The 4th Circuit focused largely on statements and tweets made by President Trump that indicated his order was a ban on Muslims, something he advocated during his campaign for president. But the 4th Circuit was only ruling on the portion of the law restricting travel from the six countries for 90 days.

"In suspending the entry of more than 180 million nationals from six countries, suspending the entry of all refugees, and reducing the cap on the admission of refugees from 110,000 to 50,000 for the 2017 fiscal year, the president did not meet the essential precondition to exercising his delegated authority: The president must make a sufficient finding that the entry of these classes of people would be 'detrimental to the interests of the United States,'” the judges wrote.

FILE - Halima Mohamed embraces her daughter in New York, March 8, 2017. Mohamed and her husband, who are from Somalia but live in the U.S., originally expected their daughters to arrive earlier this year, but the process was delayed due to the initial White House travel ban.
FILE - Halima Mohamed embraces her daughter in New York, March 8, 2017. Mohamed and her husband, who are from Somalia but live in the U.S., originally expected their daughters to arrive earlier this year, but the process was delayed due to the initial White House travel ban.

Attorney General Jeff Sessions said the Trump administration disagrees with the 9th Circuit's decision and "will continue to seek further review by the Supreme Court."

"Recent attacks confirm that the threat to our nation is immediate and real. Certain countries shelter or sponsor terrorist groups like ISIS and al-Qaida, and we may be unable to obtain any reliable background information on individuals from these war-torn, failed states," Sessions said.

US security

The 1952 immigration law gives the president authority to restrict the entry of foreign nationals if they are deemed "detrimental to the interests of the United States," the judges wrote.

But they said, "The order does not tie these nationals in any way to terrorist organizations within the six designated countries. It does not identify these nationals as contributors to active conflict or as those responsible for insecure country conditions. It does not provide any link between an individual’s nationality and their propensity to commit terrorism or their inherent dangerousness."

The judges said the travel order does not actually curtail travel on the part of individuals, but rather on countries that it says are inherently dangerous. In this, they did cite one of the president's tweets: “That’s right, we need a TRAVEL BAN for certain DANGEROUS countries, not some politically correct term that won’t help us protect our people!”

Refugees

Similarly, the judges found no adequate explanation for the restriction of refugee admissions to 50,000 for the 2017 fiscal year that ends September 30. Noting that the administration of former president Barack Obama had established a level of 110,000 and justified it on humanitarian grounds, the judges said the order "gives no explanation for why the 50,001st to the 110,000th refugee would be harmful to the national interest, nor does it specify any further threat to national security."

"We do not anticipate any change to the current status of refugee admissions processing as a result of the 9th Circuit ruling," a State Department spokesperson told VOA Monday.
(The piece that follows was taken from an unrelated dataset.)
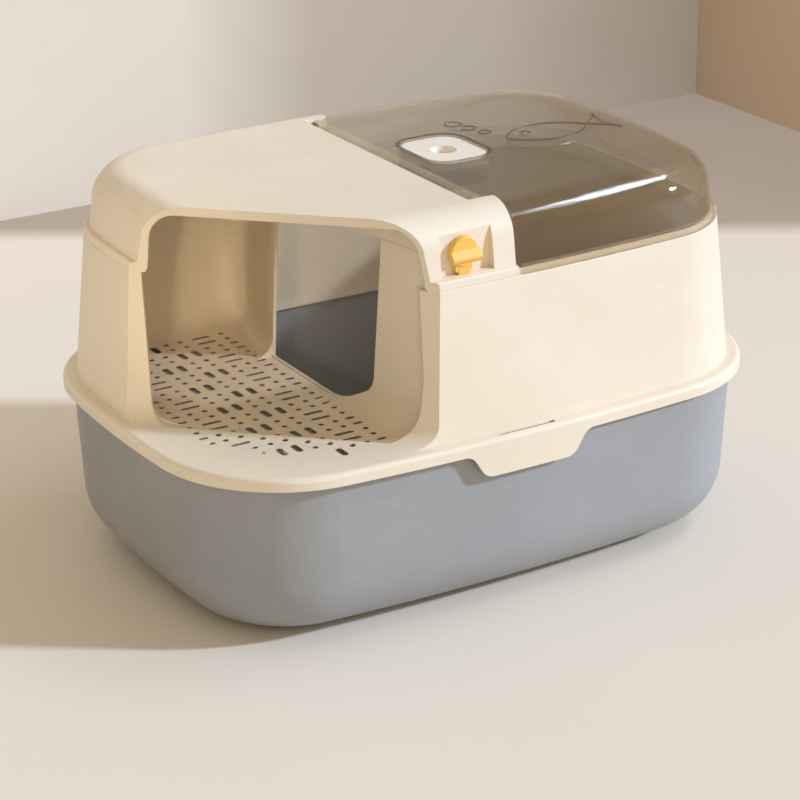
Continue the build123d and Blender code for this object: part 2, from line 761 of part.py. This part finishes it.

FILE - In this Feb. 19, 2017 file photo, people carry posters during a rally against President Donald Trump's executive order banning travel from six Muslim-majority nations, in New York's Times Square.
FILE - In this Feb. 19, 2017 file photo, people carry posters during a rally against President Donald Trump's executive order banning travel from six Muslim-majority nations, in New York's Times Square.

The State Department, which oversees in part the early stages of refugee admission to the United States, said last week that it would be processing refugee applications under the original cap for the fiscal year, rather than under the significantly reduced number set by Trump's executive order.

More than 47,000 refugees have resettled in the United States since October, at a greatly reduced pace since the first travel ban was signed January 27. In recent weeks, that number has been about 800 to 900 refugees a week.

The State Department said it could not speculate about the final number of refugees that would ultimately come to the U.S. by the end of September; at the current rate, that would mean about 60,700 refugees overall for the year.